Sahne matematiği özenle kurulmuş ve bir ritüel gibi kendi duygusunun içinde eriyene kadar çalışılmış bir oyun bu, çok açık, anlıyoruz bunu. Ahmet Melih Yılmaz, oyunun yönetmeni. Oyun başlarken karanlıkta yavaş yavaş beliren kadınlarla birlikte adım adım, bir kayıp ve bekleyişin içine doğru çekiliyoruz. Aynı yolu dönüp dönüp yürüyoruz onlarla birlikte. Sahnede tanık olduğumuz duygu, o kadınların erkeklerini ölü mü sağ mı olduklarını bilmeden bekleyişlerine düğümleniş. Günün her anı “ona neler olmuş olabileceğini düşünmek” tuzağının hemen kıyısında dolanan kadınlar bunlar.
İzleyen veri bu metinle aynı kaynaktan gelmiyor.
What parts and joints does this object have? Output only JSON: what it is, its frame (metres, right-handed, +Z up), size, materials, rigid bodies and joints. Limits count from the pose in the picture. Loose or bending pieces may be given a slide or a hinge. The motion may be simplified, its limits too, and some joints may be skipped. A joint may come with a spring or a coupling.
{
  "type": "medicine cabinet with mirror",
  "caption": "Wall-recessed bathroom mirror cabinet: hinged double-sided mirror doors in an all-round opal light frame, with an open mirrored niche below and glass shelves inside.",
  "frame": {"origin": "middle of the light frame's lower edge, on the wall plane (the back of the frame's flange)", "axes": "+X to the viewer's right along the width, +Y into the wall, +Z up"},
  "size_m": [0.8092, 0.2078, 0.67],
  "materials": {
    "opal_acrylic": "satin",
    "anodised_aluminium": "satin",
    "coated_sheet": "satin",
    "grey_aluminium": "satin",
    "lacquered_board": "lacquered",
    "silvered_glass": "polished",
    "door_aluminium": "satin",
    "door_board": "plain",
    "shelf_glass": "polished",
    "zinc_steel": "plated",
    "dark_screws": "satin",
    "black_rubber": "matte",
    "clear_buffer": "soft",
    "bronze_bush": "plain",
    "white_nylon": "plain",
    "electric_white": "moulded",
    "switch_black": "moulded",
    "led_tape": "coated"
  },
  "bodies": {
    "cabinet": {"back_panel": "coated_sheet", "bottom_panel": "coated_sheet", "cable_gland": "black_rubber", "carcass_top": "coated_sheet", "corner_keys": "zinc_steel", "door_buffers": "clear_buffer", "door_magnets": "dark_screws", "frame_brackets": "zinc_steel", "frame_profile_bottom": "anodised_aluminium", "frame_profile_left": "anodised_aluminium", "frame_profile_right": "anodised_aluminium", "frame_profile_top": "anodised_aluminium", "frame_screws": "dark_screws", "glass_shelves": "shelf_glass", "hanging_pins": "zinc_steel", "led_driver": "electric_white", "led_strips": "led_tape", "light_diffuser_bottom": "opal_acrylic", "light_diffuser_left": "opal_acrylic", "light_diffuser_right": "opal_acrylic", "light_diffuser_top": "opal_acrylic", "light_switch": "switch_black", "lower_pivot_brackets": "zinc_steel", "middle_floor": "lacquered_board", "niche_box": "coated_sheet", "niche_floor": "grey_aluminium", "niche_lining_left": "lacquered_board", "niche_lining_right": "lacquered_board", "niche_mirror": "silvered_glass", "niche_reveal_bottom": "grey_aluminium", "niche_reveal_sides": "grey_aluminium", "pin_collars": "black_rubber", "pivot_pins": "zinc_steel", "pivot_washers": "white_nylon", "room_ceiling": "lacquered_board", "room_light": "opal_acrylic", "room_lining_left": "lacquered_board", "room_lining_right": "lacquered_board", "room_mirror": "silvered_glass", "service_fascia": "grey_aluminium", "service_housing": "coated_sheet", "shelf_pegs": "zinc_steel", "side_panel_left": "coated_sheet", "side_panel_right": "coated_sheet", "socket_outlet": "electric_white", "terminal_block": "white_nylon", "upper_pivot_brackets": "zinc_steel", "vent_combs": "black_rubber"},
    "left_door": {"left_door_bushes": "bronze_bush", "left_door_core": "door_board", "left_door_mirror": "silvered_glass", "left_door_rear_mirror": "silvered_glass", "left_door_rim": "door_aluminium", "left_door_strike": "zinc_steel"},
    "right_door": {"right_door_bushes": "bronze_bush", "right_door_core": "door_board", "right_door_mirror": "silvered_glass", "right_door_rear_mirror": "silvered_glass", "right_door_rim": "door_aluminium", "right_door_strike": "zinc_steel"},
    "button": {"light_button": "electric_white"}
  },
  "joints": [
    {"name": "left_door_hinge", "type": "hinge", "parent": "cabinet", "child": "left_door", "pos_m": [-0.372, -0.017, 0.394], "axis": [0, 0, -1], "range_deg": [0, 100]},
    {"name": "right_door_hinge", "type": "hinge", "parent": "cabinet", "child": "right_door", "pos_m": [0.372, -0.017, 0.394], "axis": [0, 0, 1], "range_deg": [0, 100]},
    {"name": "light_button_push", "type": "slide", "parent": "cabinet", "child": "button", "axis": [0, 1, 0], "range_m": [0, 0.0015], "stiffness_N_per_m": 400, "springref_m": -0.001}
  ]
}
Bu kadınlar nasıl korumuşlardır kendilerini… bir lütufmuş gibi kaybının kemikleri kucağına verildiğinde içinde sessizleşmesi beklenen yas kuyularından nasıl korumuşlardır kendilerini?
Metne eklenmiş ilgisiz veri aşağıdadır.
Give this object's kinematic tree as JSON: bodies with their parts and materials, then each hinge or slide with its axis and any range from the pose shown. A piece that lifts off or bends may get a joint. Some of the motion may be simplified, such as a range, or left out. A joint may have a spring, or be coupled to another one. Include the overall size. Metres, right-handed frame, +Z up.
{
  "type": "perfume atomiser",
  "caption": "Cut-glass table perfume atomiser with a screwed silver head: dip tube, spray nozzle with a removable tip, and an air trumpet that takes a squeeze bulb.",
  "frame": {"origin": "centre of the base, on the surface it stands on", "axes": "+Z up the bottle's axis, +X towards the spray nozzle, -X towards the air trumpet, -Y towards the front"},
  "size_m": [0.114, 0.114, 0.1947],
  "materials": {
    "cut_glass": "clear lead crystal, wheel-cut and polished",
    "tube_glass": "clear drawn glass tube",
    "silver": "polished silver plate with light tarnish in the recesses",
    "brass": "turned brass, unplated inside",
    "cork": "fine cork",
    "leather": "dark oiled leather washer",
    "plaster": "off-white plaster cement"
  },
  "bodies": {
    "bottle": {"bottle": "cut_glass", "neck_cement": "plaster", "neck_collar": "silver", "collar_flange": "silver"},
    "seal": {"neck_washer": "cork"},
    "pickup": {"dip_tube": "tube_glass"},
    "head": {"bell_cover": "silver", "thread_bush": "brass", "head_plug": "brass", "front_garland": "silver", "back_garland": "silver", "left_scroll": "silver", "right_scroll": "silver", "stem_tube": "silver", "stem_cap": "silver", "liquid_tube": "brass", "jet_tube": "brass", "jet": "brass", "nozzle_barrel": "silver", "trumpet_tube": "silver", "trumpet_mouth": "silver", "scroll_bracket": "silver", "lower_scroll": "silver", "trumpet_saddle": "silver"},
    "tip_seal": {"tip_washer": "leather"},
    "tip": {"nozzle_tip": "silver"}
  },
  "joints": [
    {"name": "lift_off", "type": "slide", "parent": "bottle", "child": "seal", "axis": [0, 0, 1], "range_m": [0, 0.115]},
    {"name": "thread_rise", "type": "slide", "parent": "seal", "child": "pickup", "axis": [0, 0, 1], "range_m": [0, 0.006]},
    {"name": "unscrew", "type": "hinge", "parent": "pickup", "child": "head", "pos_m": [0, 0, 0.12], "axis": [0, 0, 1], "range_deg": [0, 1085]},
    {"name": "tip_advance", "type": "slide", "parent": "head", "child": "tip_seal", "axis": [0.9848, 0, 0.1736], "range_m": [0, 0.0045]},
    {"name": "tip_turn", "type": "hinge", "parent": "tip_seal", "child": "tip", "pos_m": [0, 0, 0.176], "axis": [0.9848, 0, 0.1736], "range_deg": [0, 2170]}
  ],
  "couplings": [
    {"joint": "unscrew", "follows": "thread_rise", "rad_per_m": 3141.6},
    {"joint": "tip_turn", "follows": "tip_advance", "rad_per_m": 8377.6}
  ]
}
Sezen Keser, Beste Tuncay ve Özge Bozdoğan’ın “nerdesin?” fısıltılarıyla yamacına çekildiğimiz kuyunun etrafında dönerken bir yandan kadınların acısının yakıcılığıyla yüzleşiyor, bir yandan da kötülükle ilgili soruların derinliğiyle hesaplaşıyoruz. Yük’lerini kuyuya kadar sürükleyip attıktan sonra gidip çay içen adamlar... “Bütün bunlar ne garip!” dedirtiyor, “Bir çay bardağının etrafında kavuşan insan ellerinin, bir boğazın etrafında da kavuşacağını düşünmek!” ne garip.
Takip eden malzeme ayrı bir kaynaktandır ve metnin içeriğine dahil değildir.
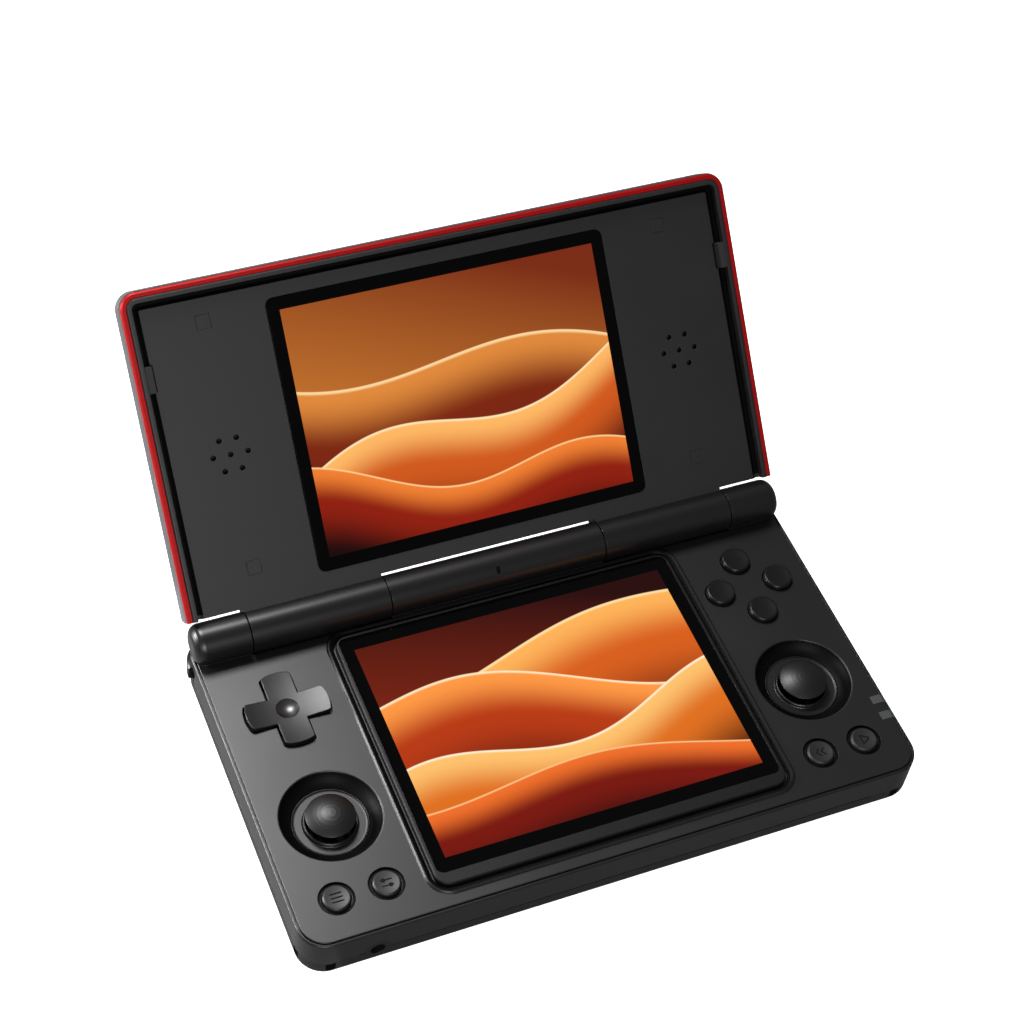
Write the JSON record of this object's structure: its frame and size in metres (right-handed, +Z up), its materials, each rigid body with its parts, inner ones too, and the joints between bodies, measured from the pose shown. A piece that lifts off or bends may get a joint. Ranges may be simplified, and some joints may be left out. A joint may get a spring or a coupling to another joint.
{
  "type": "clamshell handheld game console",
  "caption": "Clamshell handheld game console: a base with screen, cross pad, sticks and buttons, and a hinged lid with a second screen.",
  "frame": {"origin": "middle of the base's flat underside", "axes": "+X to the right, +Y towards the hinge, +Z up, with the base lying flat and the lid open"},
  "size_m": [0.1586, 0.146, 0.0803],
  "materials": {
    "shell_black": "satin",
    "under_black": "satin",
    "cover_grey": "satin",
    "trim_red": "gloss",
    "panel_black": "satin",
    "glass_black": "gloss",
    "picture": "gloss",
    "control_black": "satin",
    "rubber_black": "matte",
    "rubber_grey": "matte",
    "steel": "satin",
    "board_green": "satin",
    "cell_wrap": "satin",
    "light_pipe": "gloss",
    "switch_metal": "satin"
  },
  "bodies": {
    "base": {"base_bottom_shell": "under_black", "base_top_shell": "shell_black", "lower_screen_frame": "shell_black", "lower_glass": "glass_black", "lower_display": "picture", "main_board": "board_green", "battery": "cell_wrap", "stick_housings": "switch_metal", "stick_dust_rings": "shell_black", "control_membranes": "rubber_grey", "side_switches": "switch_metal", "headphone_socket": "control_black", "charging_socket": "steel", "card_reader": "switch_metal", "indicator_lights": "light_pipe", "rubber_feet": "rubber_black", "base_screws": "steel", "hinge_pin_left": "steel", "hinge_pin_right": "steel"},
    "lid": {"lid_back_cover": "cover_grey", "lid_trim": "trim_red", "lid_inner_panel": "panel_black", "upper_glass": "glass_black", "upper_display": "picture", "speakers": "switch_metal", "lid_bumpers": "rubber_black", "lid_pads": "rubber_black", "lid_screws": "steel"},
    "left_gimbal": {"left_gimbal": "light_pipe"},
    "left_stick": {"left_stick": "control_black"},
    "right_gimbal": {"right_gimbal": "light_pipe"},
    "right_stick": {"right_stick": "control_black"},
    "pad_pivot": {"pad_pivot": "steel"},
    "cross_pad": {"cross_pad": "control_black"},
    "action_button_back": {"action_button_back": "control_black"},
    "action_button_right": {"action_button_right": "control_black"},
    "action_button_front": {"action_button_front": "control_black"},
    "action_button_left": {"action_button_left": "control_black"},
    "menu_button_left_outer": {"menu_button_left_outer": "control_black"},
    "menu_button_left_inner": {"menu_button_left_inner": "control_black"},
    "menu_button_right_inner": {"menu_button_right_inner": "control_black"},
    "menu_button_right_outer": {"menu_button_right_outer": "control_black"},
    "left_shoulder": {"left_shoulder": "control_black"},
    "left_trigger": {"left_trigger": "control_black"},
    "right_shoulder": {"right_shoulder": "control_black"},
    "right_trigger": {"right_trigger": "control_black"},
    "power_button": {"power_button": "control_black"},
    "volume_rocker": {"volume_rocker": "control_black"}
  },
  "joints": [
    {"name": "lid_hinge", "type": "hinge", "parent": "base", "child": "lid", "pos_m": [0, 0.0397, 0.016], "axis": [1, 0, 0], "range_deg": [-47, 133]},
    {"name": "left_stick_forward_back", "type": "hinge", "parent": "base", "child": "left_gimbal", "pos_m": [-0.0614, -0.01339, 0.0042], "axis": [1, 0, 0], "range_deg": [-10, 10], "stiffness_Nm_per_rad": 0.03},
    {"name": "left_stick_left_right", "type": "hinge", "parent": "left_gimbal", "child": "left_stick", "pos_m": [-0.0614, -0.01339, 0.0042], "axis": [0, 1, 0], "range_deg": [-10, 10], "stiffness_Nm_per_rad": 0.03},
    {"name": "right_stick_forward_back", "type": "hinge", "parent": "base", "child": "right_gimbal", "pos_m": [0.0614, -0.01339, 0.0042], "axis": [1, 0, 0], "range_deg": [-10, 10], "stiffness_Nm_per_rad": 0.03},
    {"name": "right_stick_left_right", "type": "hinge", "parent": "right_gimbal", "child": "right_stick", "pos_m": [0.0614, -0.01339, 0.0042], "axis": [0, 1, 0], "range_deg": [-10, 10], "stiffness_Nm_per_rad": 0.03},
    {"name": "cross_pad_forward_back", "type": "hinge", "parent": "base", "child": "pad_pivot", "pos_m": [-0.0614, 0.0173, 0.0104], "axis": [1, 0, 0], "range_deg": [-3, 3], "stiffness_Nm_per_rad": 0.08},
    {"name": "cross_pad_left_right", "type": "hinge", "parent": "pad_pivot", "child": "cross_pad", "pos_m": [-0.0614, 0.0173, 0.0104], "axis": [0, 1, 0], "range_deg": [-3, 3], "stiffness_Nm_per_rad": 0.08},
    {"name": "action_back_press", "type": "slide", "parent": "base", "child": "action_button_back", "axis": [0, 0, -1], "range_m": [0, 0.0009], "stiffness_N_per_m": 600},
    {"name": "action_right_press", "type": "slide", "parent": "base", "child": "action_button_right", "axis": [0, 0, -1], "range_m": [0, 0.0009], "stiffness_N_per_m": 600},
    {"name": "action_front_press", "type": "slide", "parent": "base", "child": "action_button_front", "axis": [0, 0, -1], "range_m": [0, 0.0009], "stiffness_N_per_m": 600},
    {"name": "action_left_press", "type": "slide", "parent": "base", "child": "action_button_left", "axis": [0, 0, -1], "range_m": [0, 0.0009], "stiffness_N_per_m": 600},
    {"name": "menu_left_outer_press", "type": "slide", "parent": "base", "child": "menu_button_left_outer", "axis": [0, 0, -1], "range_m": [0, 0.0005], "stiffness_N_per_m": 600},
    {"name": "menu_left_inner_press", "type": "slide", "parent": "base", "child": "menu_button_left_inner", "axis": [0, 0, -1], "range_m": [0, 0.0005], "stiffness_N_per_m": 600},
    {"name": "menu_right_inner_press", "type": "slide", "parent": "base", "child": "menu_button_right_inner", "axis": [0, 0, -1], "range_m": [0, 0.0005], "stiffness_N_per_m": 600},
    {"name": "menu_right_outer_press", "type": "slide", "parent": "base", "child": "menu_button_right_outer", "axis": [0, 0, -1], "range_m": [0, 0.0005], "stiffness_N_per_m": 600},
    {"name": "left_shoulder_press", "type": "hinge", "parent": "base", "child": "left_shoulder", "pos_m": [-0.0597, 0.0422, 0.008], "axis": [0, 0, 1], "range_deg": [0, 3], "stiffness_Nm_per_rad": 0.3},
    {"name": "right_shoulder_press", "type": "hinge", "parent": "base", "child": "right_shoulder", "pos_m": [0.0597, 0.0422, 0.008], "axis": [0, 0, -1], "range_deg": [0, 3], "stiffness_Nm_per_rad": 0.3},
    {"name": "left_trigger_press", "type": "slide", "parent": "base", "child": "left_trigger", "axis": [0, -1, 0], "range_m": [0, 0.0011], "stiffness_N_per_m": 600},
    {"name": "right_trigger_press", "type": "slide", "parent": "base", "child": "right_trigger", "axis": [0, -1, 0], "range_m": [0, 0.0011], "stiffness_N_per_m": 600},
    {"name": "power_press", "type": "slide", "parent": "base", "child": "power_button", "axis": [-1, 0, 0], "range_m": [0, 0.0005], "stiffness_N_per_m": 800},
    {"name": "volume_rock", "type": "hinge", "parent": "base", "child": "volume_rocker", "pos_m": [0.0752, 0.0055, 0.0083], "axis": [0, 0, 1], "range_deg": [-2, 2], "stiffness_Nm_per_rad": 0.05}
  ]
}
Hikâyesini anlatan ama anlama çabamızla rahatlamamıza izin vermeyen kadınları dinleyin gidip. Oyun orada… sekiz on adımlık bir sahnede oynanıyor. Oyunun sahnelenmesindeki sadeliği görün, metnin duygusuna ve oyuncuların hareketlerindeki akışa bırakın kendinizi. Düştü düşecek bir kadına omuz veren başka bir kadını, şalların omuzlara atılışını, özlemle hatırlanan güzel günlerin çağrıldığı bir düğün gününde oynamaya duran bir kadının elini havaya kaldırıp parmaklarını kıvırmasını, kendi etrafında dönüşünü izleyin mutlaka. Kuyu’da ardı sıra akan sahnelerin bir anında oyunun sizi kendine bağladığını fark edeceksiniz.Oradan çıktıktan sonra, çok sonra bile, içinizde adım adım oyulmuş bir kuyunun kıyısında duracak, düşüneceksiniz –ki, bir tiyatro oyununda örneğine az rastladığımız bir şey bu.